Do the constraints presented in the Description Templates and
Statement Templates reflect the content of the domain model?

Is Creator an agent?  In other words how does it relate to
agent in the model?

Is an Editor a type of Creator?  Is Editor an agent?

Status says that when used a Value is mandatory.  Why is it
"recommended best practice" if it is required?

Are the constraints presented in the Statement Templates
consistent with the definition of property provided by
its owner?

In the "Eprint-specific recommendation" for Creator you state
that implementers are to provide name or URI and/or a link to a
related description - is this consistent with the definition?
Is a related description the Creator?  Should it be "and if
available a link to a related description about the author"
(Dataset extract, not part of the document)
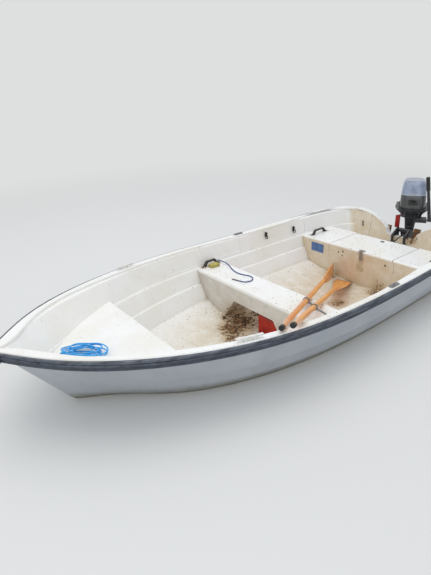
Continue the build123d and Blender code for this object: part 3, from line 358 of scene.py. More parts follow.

Property constraint declared with a literal or non-literal range?
Did not check

For "annotations": Is the recommended use of the term consistent
with the definition provided by the term owner? See question
about Creator.

For "annotations": Is the usage of these terms in the
description set profile consistent with the declared semantics?
See comment on related description

----------------------------------------------------------------------
2008-09-15 Pete

I'm looking at SWAP for other reasons, and just noticed one thing which
I think is an error...

In the Expression DT, there's an ST for bibliographic citation, which is
specified to take literal values, which is consistent with the range of
the property.

But the DC-Text example provided has a single statement with a literal
value surrogate with two value strings, one plain text, one an XML
literal. Which you can't do with a literal value surrogate. It should
use repeated statements each with a single value string.

I think this is a result of SWAP being designed on the basis of old DCAM
and then partly updated to new DCAM and various things being missed.